- _PROBLEM REQUIREMENTS_
Give all of the lines again, with nothing added or dropped.

# # # #

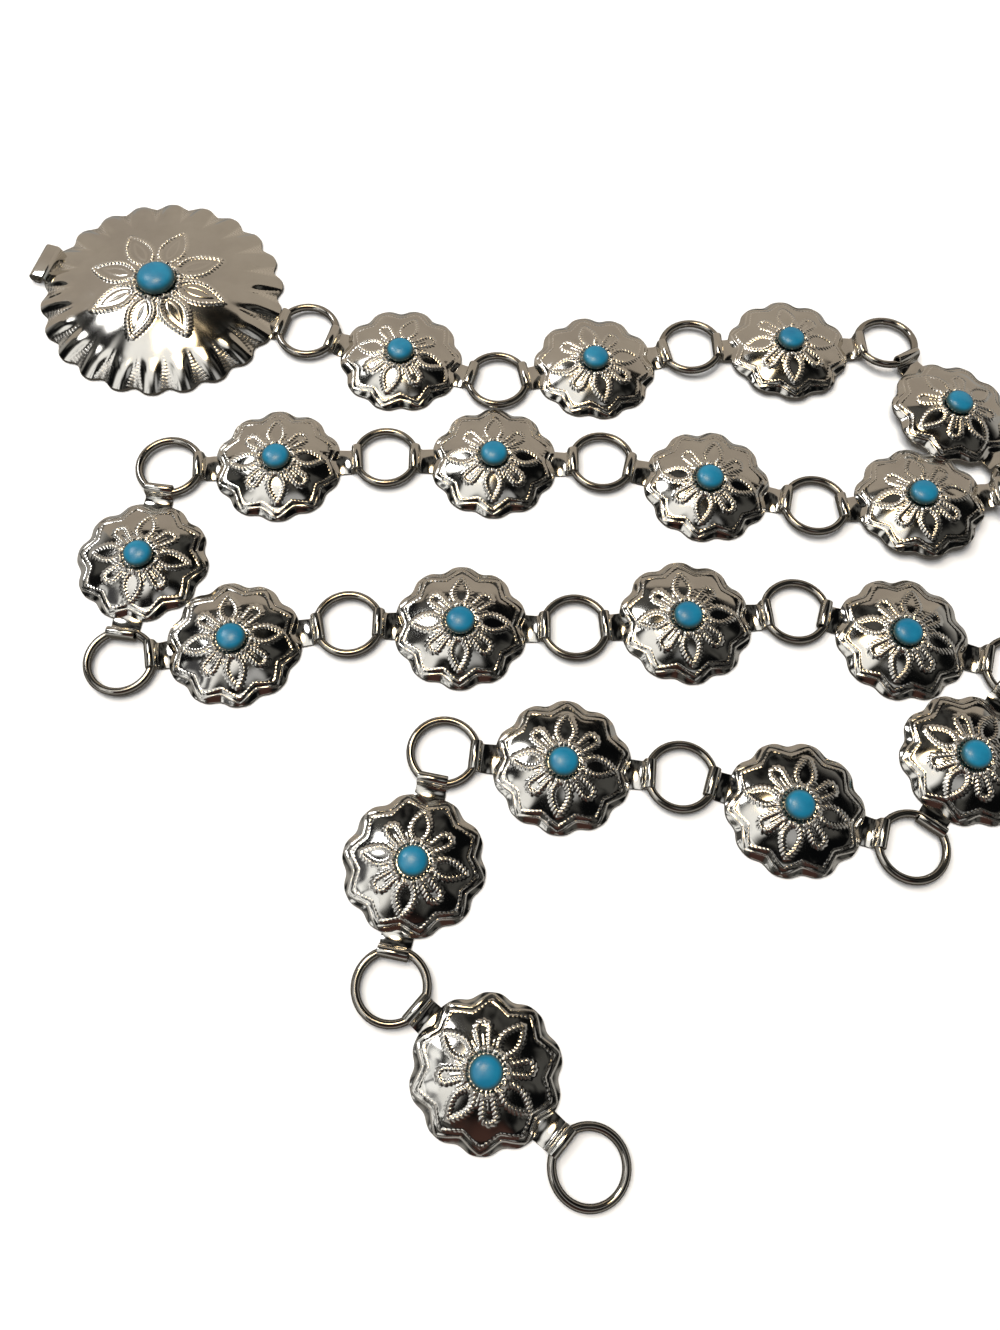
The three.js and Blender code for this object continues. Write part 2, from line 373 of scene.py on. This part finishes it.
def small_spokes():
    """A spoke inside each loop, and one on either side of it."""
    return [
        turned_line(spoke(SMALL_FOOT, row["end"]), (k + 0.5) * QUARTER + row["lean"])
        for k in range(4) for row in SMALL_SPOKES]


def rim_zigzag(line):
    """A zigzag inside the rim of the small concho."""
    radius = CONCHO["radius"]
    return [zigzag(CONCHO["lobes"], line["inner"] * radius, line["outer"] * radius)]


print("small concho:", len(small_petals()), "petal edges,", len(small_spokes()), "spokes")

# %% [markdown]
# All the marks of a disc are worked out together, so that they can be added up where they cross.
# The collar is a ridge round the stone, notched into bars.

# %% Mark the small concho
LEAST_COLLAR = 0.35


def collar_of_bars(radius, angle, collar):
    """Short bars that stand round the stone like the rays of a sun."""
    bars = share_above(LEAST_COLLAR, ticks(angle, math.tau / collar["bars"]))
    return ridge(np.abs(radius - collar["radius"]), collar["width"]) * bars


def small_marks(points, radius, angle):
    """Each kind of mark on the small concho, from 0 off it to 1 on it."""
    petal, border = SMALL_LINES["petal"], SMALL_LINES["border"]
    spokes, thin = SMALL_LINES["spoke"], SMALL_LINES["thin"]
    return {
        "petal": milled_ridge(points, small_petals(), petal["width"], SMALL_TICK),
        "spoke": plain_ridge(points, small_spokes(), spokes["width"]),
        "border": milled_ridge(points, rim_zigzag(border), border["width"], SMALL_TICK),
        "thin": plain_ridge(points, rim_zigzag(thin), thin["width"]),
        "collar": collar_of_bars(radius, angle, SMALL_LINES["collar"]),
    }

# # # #

- _FINISHED EXERCISE_
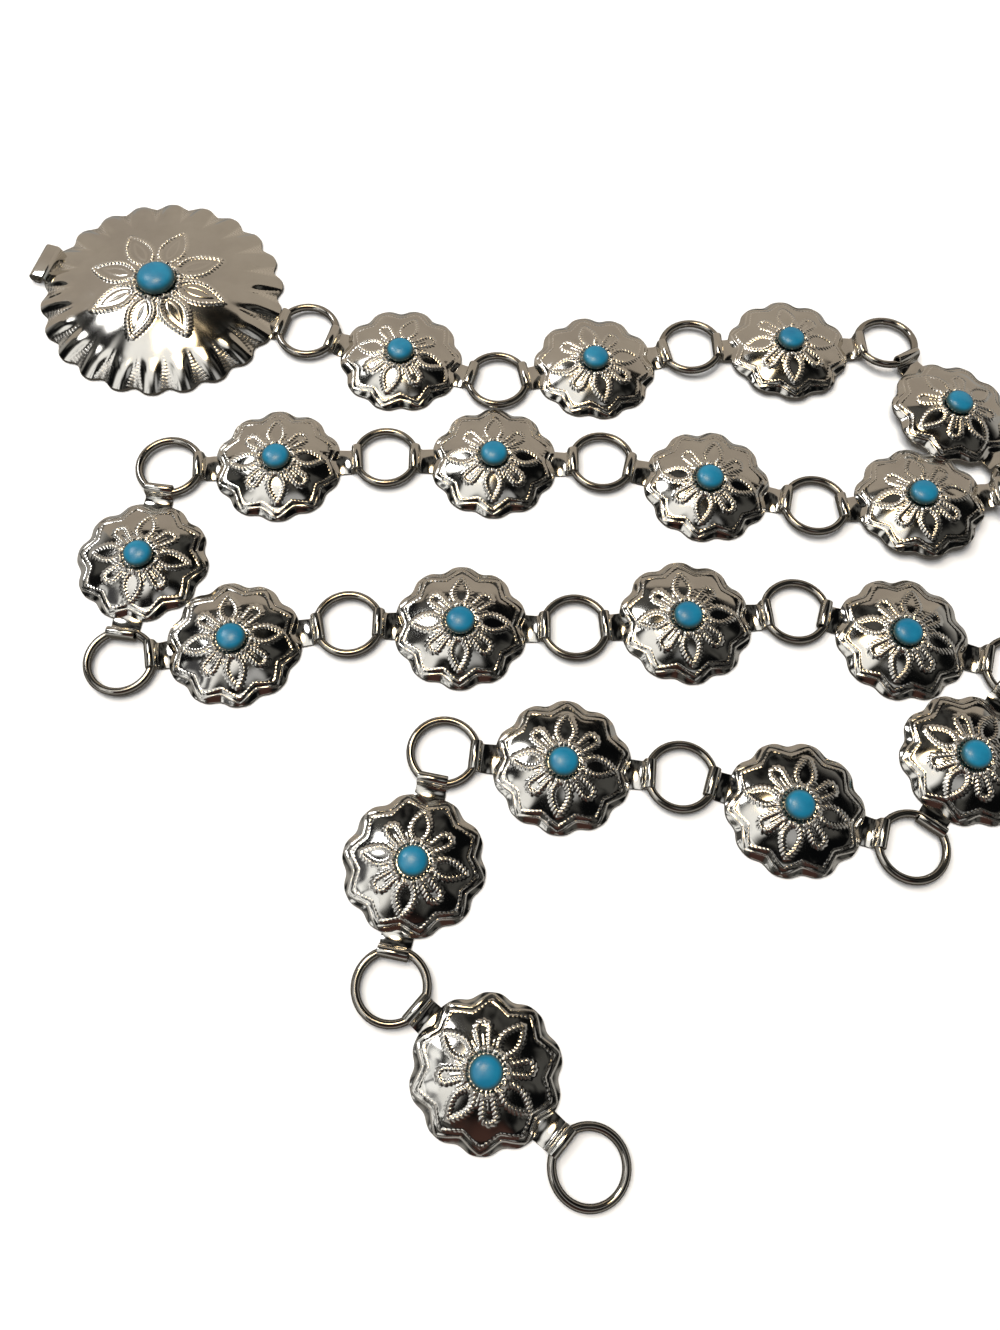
The three.js and Blender code for this object continues. Write part 2, from line 373 of scene.py on. This part finishes it.
def small_spokes():
    """A spoke inside each loop, and one on either side of it."""
    return [
        turned_line(spoke(SMALL_FOOT, row["end"]), (k + 0.5) * QUARTER + row["lean"])
        for k in range(4) for row in SMALL_SPOKES]


def rim_zigzag(line):
    """A zigzag inside the rim of the small concho."""
    radius = CONCHO["radius"]
    return [zigzag(CONCHO["lobes"], line["inner"] * radius, line["outer"] * radius)]


print("small concho:", len(small_petals()), "petal edges,", len(small_spokes()), "spokes")

# %% [markdown]
# All the marks of a disc are worked out together, so that they can be added up where they cross.
# The collar is a ridge round the stone, notched into bars.

# %% Mark the small concho
LEAST_COLLAR = 0.35


def collar_of_bars(radius, angle, collar):
    """Short bars that stand round the stone like the rays of a sun."""
    bars = share_above(LEAST_COLLAR, ticks(angle, math.tau / collar["bars"]))
    return ridge(np.abs(radius - collar["radius"]), collar["width"]) * bars


def small_marks(points, radius, angle):
    """Each kind of mark on the small concho, from 0 off it to 1 on it."""
    petal, border = SMALL_LINES["petal"], SMALL_LINES["border"]
    spokes, thin = SMALL_LINES["spoke"], SMALL_LINES["thin"]
    return {
        "petal": milled_ridge(points, small_petals(), petal["width"], SMALL_TICK),
        "spoke": plain_ridge(points, small_spokes(), spokes["width"]),
        "border": milled_ridge(points, rim_zigzag(border), border["width"], SMALL_TICK),
        "thin": plain_ridge(points, rim_zigzag(thin), thin["width"]),
        "collar": collar_of_bars(radius, angle, SMALL_LINES["collar"]),
    }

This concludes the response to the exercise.